Four hundred years ago in northern Europe there was a widespread popular rebellion against the Catholic Church, which was in part inspired by a feeling that this kind of spectacle had had its day; that in the new age of mass literacy a better-educated people would no longer be seduced by the visual glory of church ritual, and would read the Bible for themselves, in order to forge their own relationship with God.
Now, though, it seems that four centuries-worth of Protestant thinkers and theologians might as well never have lived. For, with a flash of the flat-screen television and a few clicks of the computer mouse, we seem to have left that age of literacy behind and to have reverted to the kind of visual culture where a picture of a vivid puff of smoke emerging from the Vatican chimney is worth thousands of words of thoughtful moral argument from less spectacular and more liberal branches of the church.
Which is a pity, because, four centuries on, the former Cardinal Bergoglio of Buenos Aires faces a task which suggests that the Catholic church has never really dealt with the issues that drove so many restless and questioning minds away from it, at the end of the Middle Ages. The new Pope, we are told, is a strong advocate for the poor and for social justice; he lives simply himself, and has chosen the name of St Francis, famous for his humility and simple life.
Yet, in common with his church, he seems to have a track-record of willing the end of greater justice for the poor, while refusing to will the political means, in the shape of centre-left policies.
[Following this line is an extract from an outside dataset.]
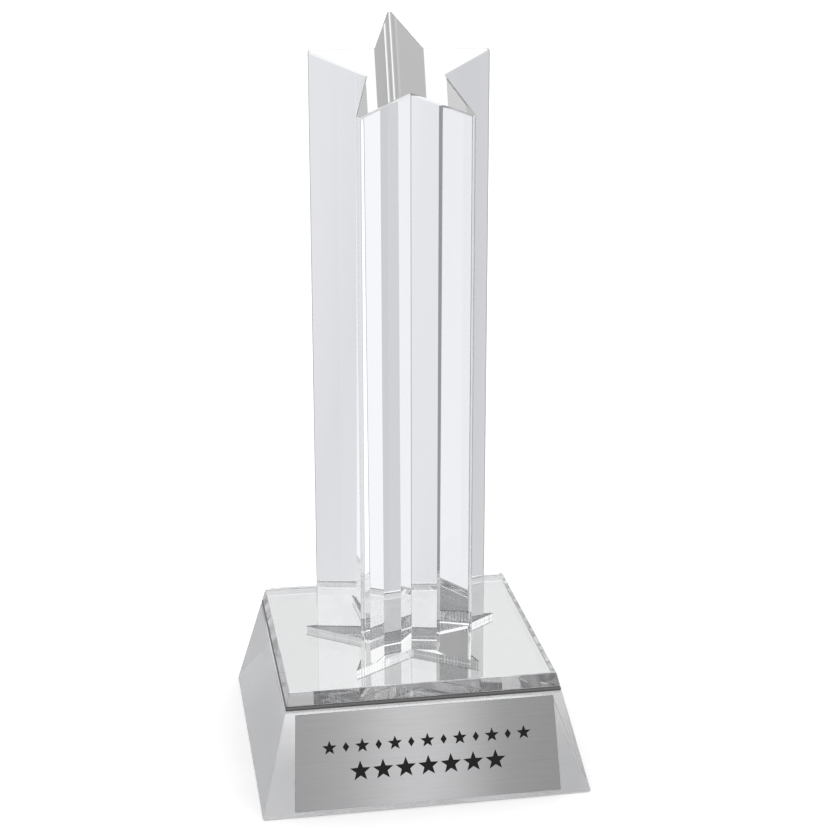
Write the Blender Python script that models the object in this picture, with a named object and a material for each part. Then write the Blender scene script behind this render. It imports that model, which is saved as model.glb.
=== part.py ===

In fact, the Catholic hierarchy in South America has far too often shown a preference for the kind of right-wing authoritarian governments whose record on human rights and social justice is simply indefensible; and there are unanswered questions about the new Pope’s conduct, and failure to oppose the regime, during Argentina’s dreadful period of rule by General Galtieri’s military junta, between 1972 and 1983.
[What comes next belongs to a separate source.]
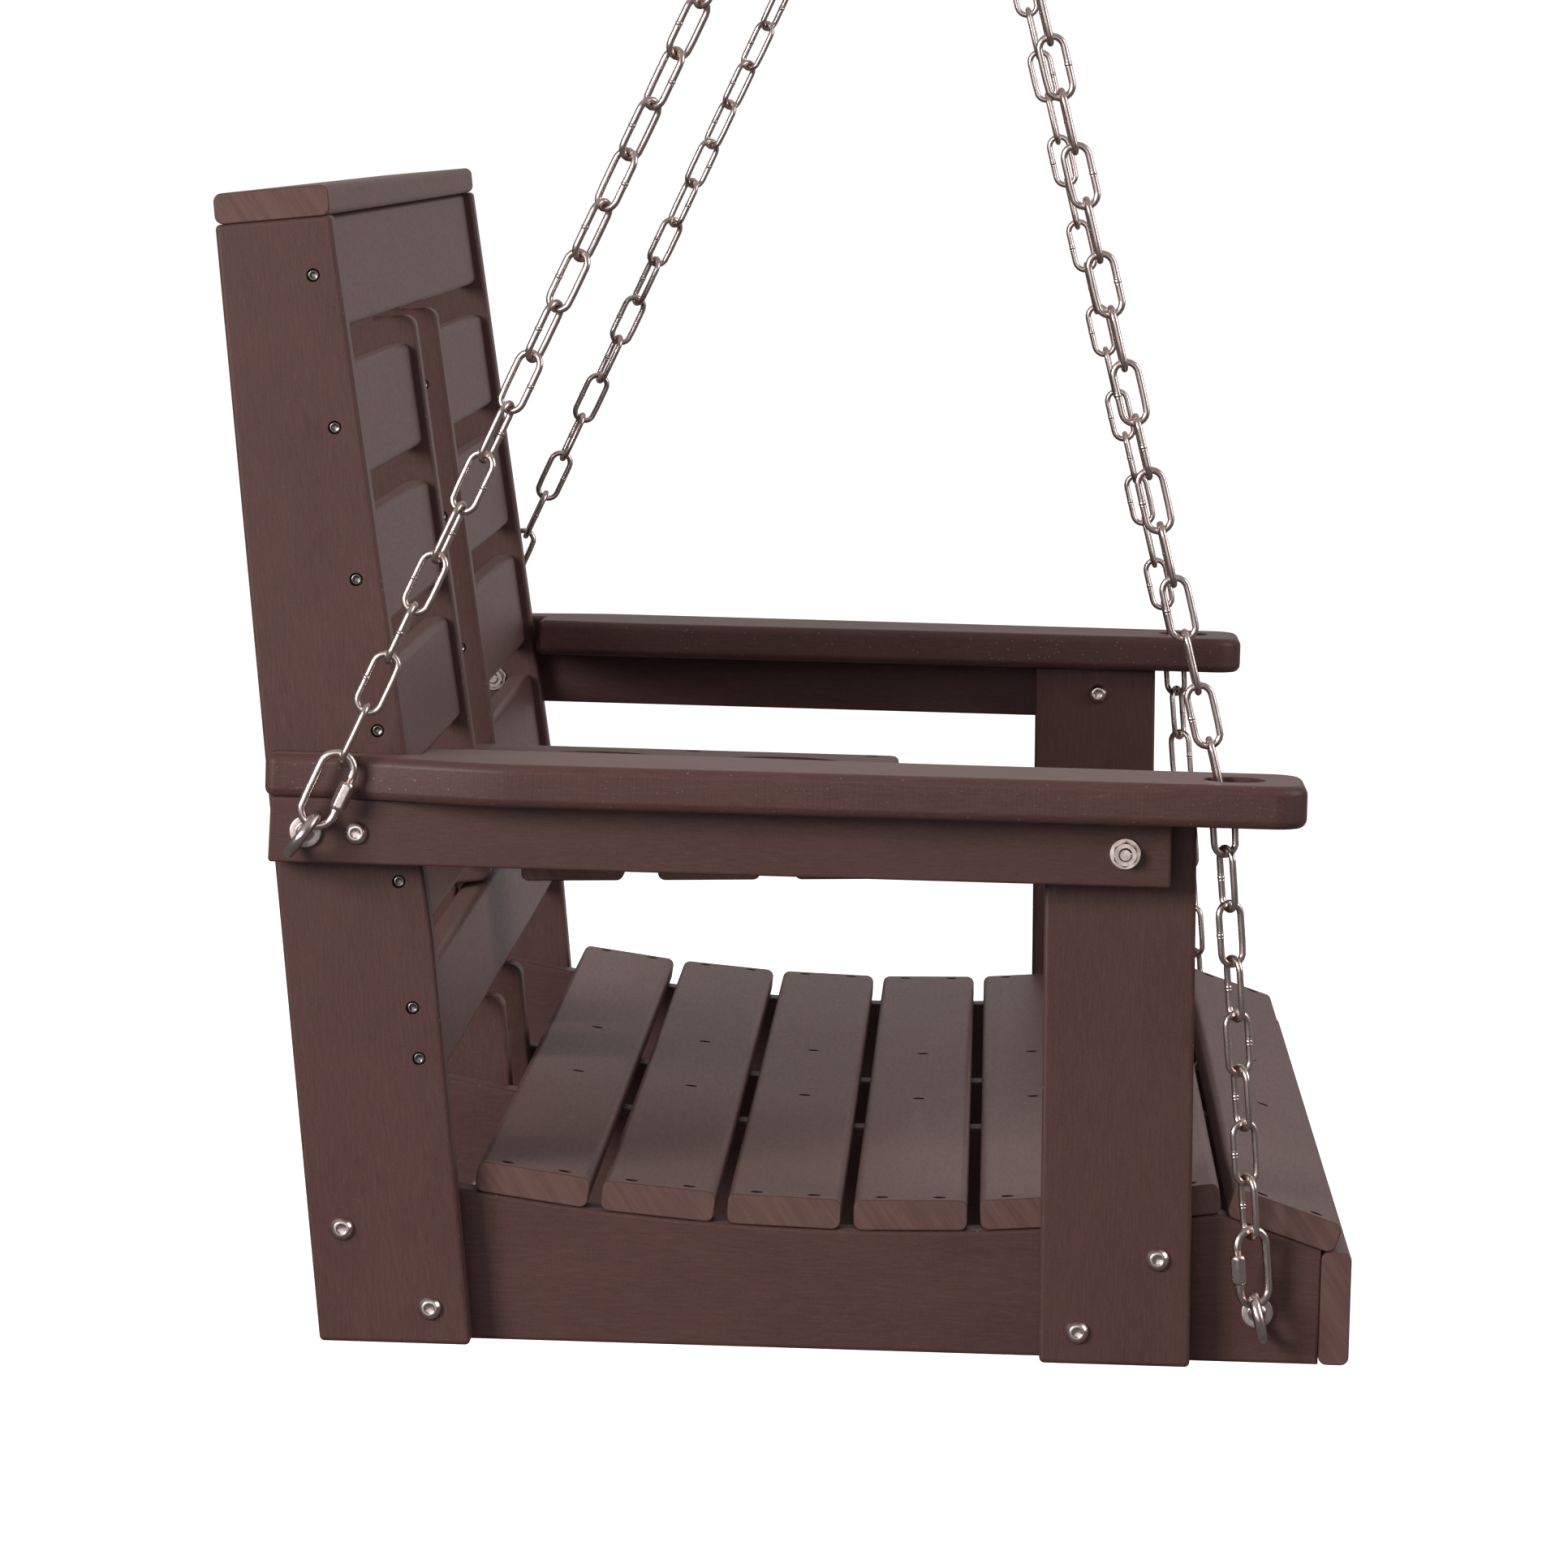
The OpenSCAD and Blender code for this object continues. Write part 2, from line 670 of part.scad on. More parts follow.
module eye_bolt_nuts() {
    color(steel) for (s = SIDES) on_side(s) for (e = [[eye_rear, 2 * board_t], [eye_front, board_t]]) {
        p = [e[0][1], e[0][2]];
        x = e[0][0] - e[1];
        difference() {
            union() {
                x_rod(x - washer_t, p, washer_r, washer_t);
                translate([x - washer_t - nut_h, p[0], p[1]]) rotate([0, 90, 0])
                    cylinder(h = nut_h, r = nut_r, $fn = 6);
            }
            x_bore(x - washer_t - nut_h, p, eye_shank_r, washer_t + nut_h);
        }
    }
}

// Turn of a link about its own length that lays it in the plane of X, or across it
function link_roll(i, twist = 0) = (i % 2 == 0 ? 90 : 0) + twist * i;

module quick_link(p, d) {
    along(p, d) oblong(quick_l, quick_w, quick_wire);
}

module quick_links() {
    color(steel) for (s = SIDES) on_side(s) {
        quick_link(rear_from, rear_dir);
        quick_link(front_from, front_low_dir);
    }
}

module quick_link_nut(p, d) {
    along(p, d) translate([quick_w / 2, 0, (quick_l - quick_nut_l) / 2]) difference() {
        cylinder(h = quick_nut_l, r = quick_nut_r, $fn = 6);
        translate([0, 0, -over]) cylinder(h = quick_nut_l + 2 * over, r = quick_wire / 2, $fn = 24);
    }
}

module quick_link_nuts() {
    color(steel) for (s = SIDES) on_side(s) {
        quick_link_nut(rear_from, rear_dir);
        quick_link_nut(front_from, front_low_dir);
    }
}

// n links from wire centre a to wire centre b, starting with link number first
module chain_run(a, b, n, first = 0, twist = 0) {
    d = unit(b - a);
    step = (norm(b - a) - link_step) / n;
    for (i = [0:n - 1]) along(a + d * i * step, d, link_roll(i + first, twist))
        oblong(step + link_step, link_w - wire_d, wire_d);
}

module chain_rear(s) {
    color(steel) on_side(s) chain_run(rear_a, rear_b, rear_links, 0, 90 / (rear_links - 1));
}

module chain_front(s) {
    color(steel) on_side(s) {
        chain_run(front_a, arm_bend + link_step / 2 * front_low_dir, front_links_low);
        chain_run(front_m, front_b, front_links_high, front_links_low);
    }
}

module hanging_ring(s) {
    color(steel) on_side(s) translate(ring) rotate([0, 90, 0]) torus(ring_r, ring_wire);
}

// Open hook across the ring, with a collar and a screw shank above
module ceiling_hook(s) {
    color(steel) on_side(s) translate([ring[0], ring[1], hook_z + hook_r]) {
        rotate([90, 0, 0]) rotate(-220) rotate_extrude(angle = 310, $fn = 64)
            translate([hook_r, 0]) circle(hook_wire / 2, $fn = 24);
        translate([0, 0, hook_r]) cylinder(h = hook_shank, r = hook_wire / 2, $fn = 24);
        translate([0, 0, hook_r + hook_collar_z])
            cylinder(h = hook_collar_h, r = hook_collar_r, $fn = 32);
    }
}

// ---- nodes ------------------------------------------------------------------

for (k = [0, 1]) {
    s = SIDES[k];
    w = SIDE_NAME[k];
    rear_leg(s);
    back_divider(s);
    side_rail(s);
    middle_rail(s);
    front_post(s);
    arm(s);
    arm_rail(s);
    console_side(s);
    chain_rear(s);
    chain_front(s);
    hanging_ring(s);
    ceiling_hook(s);
    for (i = [1:4])
        back_row(i, row_len, s * (x_in - row_len / 2));
}
for (i = [1:hollow_slats + 1])
    seat_slat(i);
for (i = [1:4])
    console_slat(i);
cap_rail();
back_row(0, seat_w);  // back_slat_top
back_row(5, seat_w);  // back_slat_bottom
front_apron();
console_top();
console_pivot_bolts();
console_screws();
eye_bolts();
eye_bolt_nuts();
quick_links();
quick_link_nuts();
frame_bolts();
frame_washers();
frame_nuts();
back_screws();
seat_screws();
arm_screws();
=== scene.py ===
import json
import math

import bmesh
import bpy
import numpy as np
from mathutils import Matrix, Vector
from mathutils.geometry import tessellate_polygon


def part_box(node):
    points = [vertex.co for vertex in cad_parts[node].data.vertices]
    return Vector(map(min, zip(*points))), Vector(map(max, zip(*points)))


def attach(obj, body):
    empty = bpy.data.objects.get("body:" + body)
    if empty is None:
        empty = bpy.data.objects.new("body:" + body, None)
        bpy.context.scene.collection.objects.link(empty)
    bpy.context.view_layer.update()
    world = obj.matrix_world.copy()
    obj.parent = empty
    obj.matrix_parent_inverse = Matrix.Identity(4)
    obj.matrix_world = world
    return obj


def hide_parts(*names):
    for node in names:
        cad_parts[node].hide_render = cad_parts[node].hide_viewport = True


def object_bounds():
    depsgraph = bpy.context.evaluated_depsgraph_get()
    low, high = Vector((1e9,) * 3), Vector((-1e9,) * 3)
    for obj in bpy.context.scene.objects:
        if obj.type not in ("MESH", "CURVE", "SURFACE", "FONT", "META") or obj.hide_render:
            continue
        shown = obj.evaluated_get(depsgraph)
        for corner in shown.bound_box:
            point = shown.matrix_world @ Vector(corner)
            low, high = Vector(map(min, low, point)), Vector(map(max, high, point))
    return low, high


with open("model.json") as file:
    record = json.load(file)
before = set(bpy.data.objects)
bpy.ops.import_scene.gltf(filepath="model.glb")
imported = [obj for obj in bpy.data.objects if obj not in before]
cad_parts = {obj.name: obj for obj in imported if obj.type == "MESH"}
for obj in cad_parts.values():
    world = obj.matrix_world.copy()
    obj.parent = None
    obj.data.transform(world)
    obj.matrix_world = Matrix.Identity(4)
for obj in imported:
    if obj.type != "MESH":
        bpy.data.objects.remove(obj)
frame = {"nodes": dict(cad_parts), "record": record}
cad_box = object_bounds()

# The looks of a plank porch swing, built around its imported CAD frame, in metres.
# +X is to the right seen from the front, the seat faces -Y, +Z is up.

MM = 0.001
SIDES = ("left", "right")
BODIES = frame["record"]["behaviour"]["bodies"]
BODY_OF = {node: body for body, nodes in BODIES.items() for node in nodes}


# ---- materials ---------------------------------------------------------------


class Nodes:
    """A material's node tree, built with short calls."""

    def __init__(self, name):
        self.material = bpy.data.materials.new(name)
        self.material.use_nodes = True
        self.tree = self.material.node_tree
        self.shader = self.tree.nodes["Principled BSDF"]

    def add(self, kind, inputs=None, **settings):
        node = self.tree.nodes.new(kind)
        for key, value in settings.items():
            setattr(node, key, value)
        for key, value in (inputs or {}).items():
            self.put(node.inputs[key], value)
        return node

    def put(self, socket, value):
        if isinstance(value, bpy.types.NodeSocket):
            self.tree.links.new(value, socket)
        else:
            socket.default_value = value

    def set(self, **values):
        for key, value in values.items():
            self.put(self.shader.inputs[key.replace("_", " ")], value)

    def math(self, operation, a, b=0.0):
        return self.add("ShaderNodeMath", {0: a, 1: b}, operation=operation).outputs[0]

    def noise(self, vector, scale=1.0, detail=3.0, rough=0.6):
        return self.add("ShaderNodeTexNoise", {
            "Vector": vector, "Scale": scale, "Detail": detail, "Roughness": rough}).outputs["Fac"]

    def steps(self, value, low, high, out_low=0.0, out_high=1.0):
        """The value taken smoothly from low..high to out_low..out_high, and held beyond them."""
        return self.add("ShaderNodeMapRange", {
            "Value": value, "From Min": low, "From Max": high, "To Min": out_low, "To Max": out_high},
            interpolation_type="SMOOTHSTEP").outputs["Result"]

    def mix(self, factor, a, b):
        node = self.add("ShaderNodeMix", data_type="RGBA")
        self.put(node.inputs["Factor"], factor)
        self.put(node.inputs["A"], a)
        self.put(node.inputs["B"], b)
        return node.outputs["Result"]

    def stretch(self, vector, scale, turn=(0.0, 0.0, 0.0)):
        """The vector turned, then scaled, so that noise read with it is drawn out along an axis."""
        turned = self.add("ShaderNodeMapping", {"Vector": vector, "Rotation": turn}).outputs["Vector"]
        return self.add("ShaderNodeMapping", {"Vector": turned, "Scale": scale}).outputs["Vector"]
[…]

And then there is the new Pope’s undoubted social conservatism, which has brought him into conflict with Argentina’s president, Cristina Kirchner, over the matter of gay marriage. The question of whether gay marriages should be permitted in the Catholic church is of course one for the church alone.
Like too many Catholic prelates, though, the new Pope has spoken out on this issue in extreme and deeply insulting language, seeking to ban the idea altogether and like too many of his brother cardinals, he seems not to realise that such fierce and hurtful denunciations of other people’s sexual lives come very badly, now, from a church so tainted by its own tolerance of covert sexual misconduct by generations of priests, including outright child abuse.
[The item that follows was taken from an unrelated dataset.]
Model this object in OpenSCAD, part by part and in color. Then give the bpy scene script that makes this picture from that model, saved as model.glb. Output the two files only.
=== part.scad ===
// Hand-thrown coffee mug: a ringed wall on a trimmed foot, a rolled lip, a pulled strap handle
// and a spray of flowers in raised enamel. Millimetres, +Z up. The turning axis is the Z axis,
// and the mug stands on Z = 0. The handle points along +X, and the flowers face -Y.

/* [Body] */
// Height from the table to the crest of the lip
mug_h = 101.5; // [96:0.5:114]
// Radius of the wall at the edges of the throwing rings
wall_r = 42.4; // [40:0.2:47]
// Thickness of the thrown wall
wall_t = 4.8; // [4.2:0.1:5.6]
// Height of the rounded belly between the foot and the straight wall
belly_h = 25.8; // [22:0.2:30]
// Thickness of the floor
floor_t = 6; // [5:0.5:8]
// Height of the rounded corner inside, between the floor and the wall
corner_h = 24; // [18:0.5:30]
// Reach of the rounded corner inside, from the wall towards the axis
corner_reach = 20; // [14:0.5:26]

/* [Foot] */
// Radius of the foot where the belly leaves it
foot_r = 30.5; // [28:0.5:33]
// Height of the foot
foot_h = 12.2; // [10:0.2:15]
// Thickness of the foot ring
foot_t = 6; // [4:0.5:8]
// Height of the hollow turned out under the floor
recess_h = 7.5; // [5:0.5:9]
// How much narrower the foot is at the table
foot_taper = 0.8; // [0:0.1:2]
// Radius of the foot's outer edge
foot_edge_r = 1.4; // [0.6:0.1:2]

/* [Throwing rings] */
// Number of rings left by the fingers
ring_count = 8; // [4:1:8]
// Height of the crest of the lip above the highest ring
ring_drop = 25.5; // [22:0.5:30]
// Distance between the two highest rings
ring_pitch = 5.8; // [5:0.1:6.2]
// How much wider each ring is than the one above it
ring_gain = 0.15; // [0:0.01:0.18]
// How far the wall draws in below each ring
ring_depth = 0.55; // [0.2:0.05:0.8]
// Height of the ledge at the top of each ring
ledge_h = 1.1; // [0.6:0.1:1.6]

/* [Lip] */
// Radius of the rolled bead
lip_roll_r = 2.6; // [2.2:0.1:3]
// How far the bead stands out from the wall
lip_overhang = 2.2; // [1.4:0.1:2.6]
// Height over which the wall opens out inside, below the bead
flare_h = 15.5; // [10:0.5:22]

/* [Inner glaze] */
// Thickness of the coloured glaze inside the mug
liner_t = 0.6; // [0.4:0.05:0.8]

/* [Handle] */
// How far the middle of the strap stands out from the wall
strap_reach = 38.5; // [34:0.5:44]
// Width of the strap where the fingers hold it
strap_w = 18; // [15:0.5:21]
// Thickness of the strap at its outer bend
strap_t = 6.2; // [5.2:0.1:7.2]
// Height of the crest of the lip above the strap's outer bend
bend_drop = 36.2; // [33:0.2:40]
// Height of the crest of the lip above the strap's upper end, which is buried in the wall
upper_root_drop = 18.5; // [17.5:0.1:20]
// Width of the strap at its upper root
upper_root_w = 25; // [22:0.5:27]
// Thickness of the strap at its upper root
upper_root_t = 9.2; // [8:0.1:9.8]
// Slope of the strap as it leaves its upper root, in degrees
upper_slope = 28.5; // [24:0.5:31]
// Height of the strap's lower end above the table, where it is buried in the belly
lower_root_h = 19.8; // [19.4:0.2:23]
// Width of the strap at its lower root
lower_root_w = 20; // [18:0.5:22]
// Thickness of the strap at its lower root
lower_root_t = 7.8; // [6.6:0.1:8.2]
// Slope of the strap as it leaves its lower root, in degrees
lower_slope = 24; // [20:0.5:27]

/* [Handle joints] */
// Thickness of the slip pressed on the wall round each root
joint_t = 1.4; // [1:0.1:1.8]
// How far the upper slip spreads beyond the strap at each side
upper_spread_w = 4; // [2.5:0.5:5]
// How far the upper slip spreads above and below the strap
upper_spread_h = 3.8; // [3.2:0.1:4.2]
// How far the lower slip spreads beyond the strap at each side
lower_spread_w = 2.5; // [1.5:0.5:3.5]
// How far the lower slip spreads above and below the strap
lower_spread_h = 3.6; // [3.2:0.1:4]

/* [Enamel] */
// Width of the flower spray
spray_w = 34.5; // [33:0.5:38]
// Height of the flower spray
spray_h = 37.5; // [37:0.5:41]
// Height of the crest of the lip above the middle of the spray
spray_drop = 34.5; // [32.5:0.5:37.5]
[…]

So in both of these areas – the real struggle for social justice, and the need to get to grips with the ingrained clerical culture of sexual shame and dysfunction which lies at the root of the abuse scandal – there is precious little sign that any radicalism can be expected of the new Pope. Indeed, at 76, he belongs to the generation of Catholic prelates whose careers have been formed by these contradictions and failures in the life of the church, and who have had – at best – to make their own prayerful compromises with them.
I remain enough of a believer to accept that God moves in mysterious ways, and that we must always be ready to be surprised. Yet the kind of shallow, gushing celebrity adulation with which Pope Francis has been greeted over the last 48 hours has nothing to do with the tough, lonely and fiercely controversial task that faces him, and everything to do with the 21st century media’s dangerous yearning for a facile narrative of instant change, driven by a single leader.
And for the moment, we have no way of knowing whether, from his position inside the church, the new Pope has even been able to glimpse the scale of his task, or to feel the extent of the church’s moral crisis, for which the papacy of Francis I must now begin to make amends.